Whats really happening is that for certain kinds of interactions electrical forces were important, and for others nuclear forces were important. We understand the nuclear forces by proxy of mass concentrations, and reach reasonable conclusions like "the atom is mostly empty".

roody15 · 2 years ago
I actually like the idea of visualizing an atom as a cloud in addition to older visualization of orbiting “points”. But I kind of use cloud loosely in my mind and add energy field.

Although neither is technically true it helps convey they idea that everything atomically is in a state of flux.

So if you could stop time and glance inside a atom you may think to observe something closer to the empty space idea. However this situation is impossible and the representation is almost like a tesseract represented in 3d. Impossible to represent in a way we consciously operate.

But we live in a state where things are constantly in motion and thus the existing state of an atom can be kind of though of as a cloud or maybe even better thought as an energy field with predictable states.

dave333 · 2 years ago
There's a much better classical model of electron orbits as spherical fluid spinning shells or "orbitspheres" that have motion along all great circle routes.

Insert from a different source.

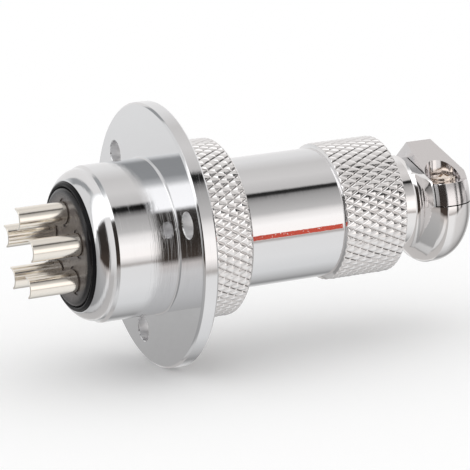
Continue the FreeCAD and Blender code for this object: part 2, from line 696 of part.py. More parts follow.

https://brilliantlightpower.com/atomic-theory/

meitham · 2 years ago
I really enjoyed reading the article until this pop-up of “why we need your support” not only it blocked half my screen, but it also spoiled that attention I was giving to the article. These Jimmy Wales style of donations demand must be rethought, it’s too intrusive.
paulmooreparks · 2 years ago
My approach is just to close the tab at that point. There are already more articles on the web and in print than I'll ever manage to read, and the content will probably be available elsewhere anyway.

Maybe it's a pipe dream, but my hope is that if enough people close browser tabs in reaction to rude behaviour, it'll start to show up on analytics.

meitham · 2 years ago
That’s exactly what I did! Though I wish that interruption didn’t take place and I continued my enjoyment of reading that article
agumonkey · 2 years ago
meitham · 2 years ago
Thanks, I don’t think I am willing to trade that pop-up inconvenience with my privacy offered to Googles by going through their cache. But yes I more than happy to use Archive.org. Did you have to copy the url, submitted it to archive.org to get the free access version? Or is there another secret flow I am missing?
ekianjo · 2 years ago
I dont see how this article refutes the emptyness in terms of space and space occupied by these particles
the__alchemist · 2 years ago
Well-written article on descriptions of electron (and importantly, nuclei to a lesser degree) behavior and state.

A pair of strawmen to knock down in the process, most notably in the title and opening paragraphs; the second half way through, re mass concentration. clouds of moving fluff as a lay description of electrons isn't too bad. I guess the key part is to emphasize charge in addition to mass.

Tangent: I'm surprised that, at least according to [this paper by Sebens](https://arxiv.org/abs/2105.11988), Shrodinger's model of the electron wave function corresponding to a charge density (probability aside) is controversial among physicists. I suspect most chemists doing DFT agree with it.

pdonis · 2 years ago
> Shrodinger's model of the electron wave function corresponding to a charge density (probability aside) is controversial among physicists

It's more than "controversial"; it was shown not to work way back in the 1920s. That's why Born's probability interpretation was adopted--it was the only one left standing.

> I suspect most chemists doing DFT agree with it.

If all you ever have to deal with is atoms and molecules, the Schrodinger charge density interpretation sort of works--it's at least a good enough heuristic for that domain.

But quantum mechanics gets applied to lots of other domains besides atoms and molecules. The charge density interpretation breaks down in those other domains, whereas the Born probability interpretation does not. And physicists who had to deal with those other domains figured that out, as noted above, back in the 1920s, which is why Schrodinger's charge density interpretation was discarded, at least as any kind of fundamental aspect of quantum theory.

gus_massa · 2 years ago
DFT is like it is a cloud of density charge with some aditional weird rules.

Or in another words, you must sum many rules to calculate the energy, an one of them is easy to remember because it's the result you'd get from a cloud of density charge.